* begin *
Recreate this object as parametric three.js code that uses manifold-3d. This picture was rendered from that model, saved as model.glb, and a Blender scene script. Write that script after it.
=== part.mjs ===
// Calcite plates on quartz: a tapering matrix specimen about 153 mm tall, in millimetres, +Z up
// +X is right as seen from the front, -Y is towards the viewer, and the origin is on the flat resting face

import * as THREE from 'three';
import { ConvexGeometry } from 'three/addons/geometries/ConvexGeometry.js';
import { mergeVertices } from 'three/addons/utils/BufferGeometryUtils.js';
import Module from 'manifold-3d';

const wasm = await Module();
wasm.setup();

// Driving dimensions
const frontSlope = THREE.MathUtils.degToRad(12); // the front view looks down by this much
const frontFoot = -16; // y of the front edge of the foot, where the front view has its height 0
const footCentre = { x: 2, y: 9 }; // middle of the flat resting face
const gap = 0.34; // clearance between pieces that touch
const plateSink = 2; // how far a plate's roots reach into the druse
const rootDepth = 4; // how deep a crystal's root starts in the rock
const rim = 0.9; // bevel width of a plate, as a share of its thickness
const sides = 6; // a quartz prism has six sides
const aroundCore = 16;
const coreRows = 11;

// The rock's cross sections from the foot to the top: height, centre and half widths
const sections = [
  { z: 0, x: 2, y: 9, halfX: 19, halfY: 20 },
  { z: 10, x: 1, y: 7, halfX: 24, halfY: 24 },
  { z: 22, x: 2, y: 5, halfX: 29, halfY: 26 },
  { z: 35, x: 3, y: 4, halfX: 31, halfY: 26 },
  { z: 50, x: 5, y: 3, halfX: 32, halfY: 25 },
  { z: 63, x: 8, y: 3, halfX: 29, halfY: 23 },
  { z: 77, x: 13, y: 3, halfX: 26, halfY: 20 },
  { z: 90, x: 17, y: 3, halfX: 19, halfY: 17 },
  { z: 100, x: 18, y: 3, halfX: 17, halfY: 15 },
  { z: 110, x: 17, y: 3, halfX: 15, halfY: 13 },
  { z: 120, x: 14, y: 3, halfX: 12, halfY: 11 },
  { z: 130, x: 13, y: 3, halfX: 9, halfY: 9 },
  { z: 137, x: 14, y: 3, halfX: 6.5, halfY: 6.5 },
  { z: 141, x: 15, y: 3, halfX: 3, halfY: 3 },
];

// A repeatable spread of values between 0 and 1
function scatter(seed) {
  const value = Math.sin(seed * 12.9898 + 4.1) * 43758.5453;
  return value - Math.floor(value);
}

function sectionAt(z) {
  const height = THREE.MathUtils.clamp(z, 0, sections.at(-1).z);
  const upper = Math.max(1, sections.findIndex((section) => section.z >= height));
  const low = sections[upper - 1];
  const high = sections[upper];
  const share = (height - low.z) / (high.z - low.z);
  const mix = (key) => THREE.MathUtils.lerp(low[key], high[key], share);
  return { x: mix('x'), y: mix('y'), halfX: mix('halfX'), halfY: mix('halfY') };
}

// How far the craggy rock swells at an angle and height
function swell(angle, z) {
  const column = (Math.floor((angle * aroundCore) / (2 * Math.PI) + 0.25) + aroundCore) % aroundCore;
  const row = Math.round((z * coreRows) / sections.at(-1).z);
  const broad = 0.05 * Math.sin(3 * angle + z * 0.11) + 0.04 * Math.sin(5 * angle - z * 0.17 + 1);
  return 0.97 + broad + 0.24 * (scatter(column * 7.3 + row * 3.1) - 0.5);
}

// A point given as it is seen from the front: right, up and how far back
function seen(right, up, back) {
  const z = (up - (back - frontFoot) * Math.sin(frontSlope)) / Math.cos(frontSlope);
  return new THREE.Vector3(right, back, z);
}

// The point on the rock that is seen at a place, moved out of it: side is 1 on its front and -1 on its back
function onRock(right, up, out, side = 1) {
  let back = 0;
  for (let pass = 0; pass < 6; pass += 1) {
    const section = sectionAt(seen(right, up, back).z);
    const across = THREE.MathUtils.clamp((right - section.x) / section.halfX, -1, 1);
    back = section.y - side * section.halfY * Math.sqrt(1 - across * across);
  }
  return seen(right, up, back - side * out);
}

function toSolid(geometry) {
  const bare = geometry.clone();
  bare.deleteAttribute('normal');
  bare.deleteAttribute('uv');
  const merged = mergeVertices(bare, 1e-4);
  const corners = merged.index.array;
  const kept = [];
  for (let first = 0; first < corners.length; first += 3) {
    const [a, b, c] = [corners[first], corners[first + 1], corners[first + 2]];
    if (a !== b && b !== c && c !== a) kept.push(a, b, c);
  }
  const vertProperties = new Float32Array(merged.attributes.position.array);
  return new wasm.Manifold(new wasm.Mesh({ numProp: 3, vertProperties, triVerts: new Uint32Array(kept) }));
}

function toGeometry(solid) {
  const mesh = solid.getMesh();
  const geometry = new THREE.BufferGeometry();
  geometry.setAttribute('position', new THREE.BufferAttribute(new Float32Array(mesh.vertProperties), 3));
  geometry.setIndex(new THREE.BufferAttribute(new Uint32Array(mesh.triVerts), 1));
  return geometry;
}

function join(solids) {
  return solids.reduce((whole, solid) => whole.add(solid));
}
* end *
→ **Task description**
Write the whole listing out again. Keep every line exactly as it is.

→ **Reply**
Recreate this object as parametric three.js code that uses manifold-3d. This picture was rendered from that model, saved as model.glb, and a Blender scene script. Write that script after it.
=== part.mjs ===
// Calcite plates on quartz: a tapering matrix specimen about 153 mm tall, in millimetres, +Z up
// +X is right as seen from the front, -Y is towards the viewer, and the origin is on the flat resting face

import * as THREE from 'three';
import { ConvexGeometry } from 'three/addons/geometries/ConvexGeometry.js';
import { mergeVertices } from 'three/addons/utils/BufferGeometryUtils.js';
import Module from 'manifold-3d';

const wasm = await Module();
wasm.setup();

// Driving dimensions
const frontSlope = THREE.MathUtils.degToRad(12); // the front view looks down by this much
const frontFoot = -16; // y of the front edge of the foot, where the front view has its height 0
const footCentre = { x: 2, y: 9 }; // middle of the flat resting face
const gap = 0.34; // clearance between pieces that touch
const plateSink = 2; // how far a plate's roots reach into the druse
const rootDepth = 4; // how deep a crystal's root starts in the rock
const rim = 0.9; // bevel width of a plate, as a share of its thickness
const sides = 6; // a quartz prism has six sides
const aroundCore = 16;
const coreRows = 11;

// The rock's cross sections from the foot to the top: height, centre and half widths
const sections = [
  { z: 0, x: 2, y: 9, halfX: 19, halfY: 20 },
  { z: 10, x: 1, y: 7, halfX: 24, halfY: 24 },
  { z: 22, x: 2, y: 5, halfX: 29, halfY: 26 },
  { z: 35, x: 3, y: 4, halfX: 31, halfY: 26 },
  { z: 50, x: 5, y: 3, halfX: 32, halfY: 25 },
  { z: 63, x: 8, y: 3, halfX: 29, halfY: 23 },
  { z: 77, x: 13, y: 3, halfX: 26, halfY: 20 },
  { z: 90, x: 17, y: 3, halfX: 19, halfY: 17 },
  { z: 100, x: 18, y: 3, halfX: 17, halfY: 15 },
  { z: 110, x: 17, y: 3, halfX: 15, halfY: 13 },
  { z: 120, x: 14, y: 3, halfX: 12, halfY: 11 },
  { z: 130, x: 13, y: 3, halfX: 9, halfY: 9 },
  { z: 137, x: 14, y: 3, halfX: 6.5, halfY: 6.5 },
  { z: 141, x: 15, y: 3, halfX: 3, halfY: 3 },
];

// A repeatable spread of values between 0 and 1
function scatter(seed) {
  const value = Math.sin(seed * 12.9898 + 4.1) * 43758.5453;
  return value - Math.floor(value);
}

function sectionAt(z) {
  const height = THREE.MathUtils.clamp(z, 0, sections.at(-1).z);
  const upper = Math.max(1, sections.findIndex((section) => section.z >= height));
  const low = sections[upper - 1];
  const high = sections[upper];
  const share = (height - low.z) / (high.z - low.z);
  const mix = (key) => THREE.MathUtils.lerp(low[key], high[key], share);
  return { x: mix('x'), y: mix('y'), halfX: mix('halfX'), halfY: mix('halfY') };
}

// How far the craggy rock swells at an angle and height
function swell(angle, z) {
  const column = (Math.floor((angle * aroundCore) / (2 * Math.PI) + 0.25) + aroundCore) % aroundCore;
  const row = Math.round((z * coreRows) / sections.at(-1).z);
  const broad = 0.05 * Math.sin(3 * angle + z * 0.11) + 0.04 * Math.sin(5 * angle - z * 0.17 + 1);
  return 0.97 + broad + 0.24 * (scatter(column * 7.3 + row * 3.1) - 0.5);
}

// A point given as it is seen from the front: right, up and how far back
function seen(right, up, back) {
  const z = (up - (back - frontFoot) * Math.sin(frontSlope)) / Math.cos(frontSlope);
  return new THREE.Vector3(right, back, z);
}

// The point on the rock that is seen at a place, moved out of it: side is 1 on its front and -1 on its back
function onRock(right, up, out, side = 1) {
  let back = 0;
  for (let pass = 0; pass < 6; pass += 1) {
    const section = sectionAt(seen(right, up, back).z);
    const across = THREE.MathUtils.clamp((right - section.x) / section.halfX, -1, 1);
    back = section.y - side * section.halfY * Math.sqrt(1 - across * across);
  }
  return seen(right, up, back - side * out);
}

function toSolid(geometry) {
  const bare = geometry.clone();
  bare.deleteAttribute('normal');
  bare.deleteAttribute('uv');
  const merged = mergeVertices(bare, 1e-4);
  const corners = merged.index.array;
  const kept = [];
  for (let first = 0; first < corners.length; first += 3) {
    const [a, b, c] = [corners[first], corners[first + 1], corners[first + 2]];
    if (a !== b && b !== c && c !== a) kept.push(a, b, c);
  }
  const vertProperties = new Float32Array(merged.attributes.position.array);
  return new wasm.Manifold(new wasm.Mesh({ numProp: 3, vertProperties, triVerts: new Uint32Array(kept) }));
}

function toGeometry(solid) {
  const mesh = solid.getMesh();
  const geometry = new THREE.BufferGeometry();
  geometry.setAttribute('position', new THREE.BufferAttribute(new Float32Array(mesh.vertProperties), 3));
  geometry.setIndex(new THREE.BufferAttribute(new Uint32Array(mesh.triVerts), 1));
  return geometry;
}

function join(solids) {
  return solids.reduce((whole, solid) => whole.add(solid));
}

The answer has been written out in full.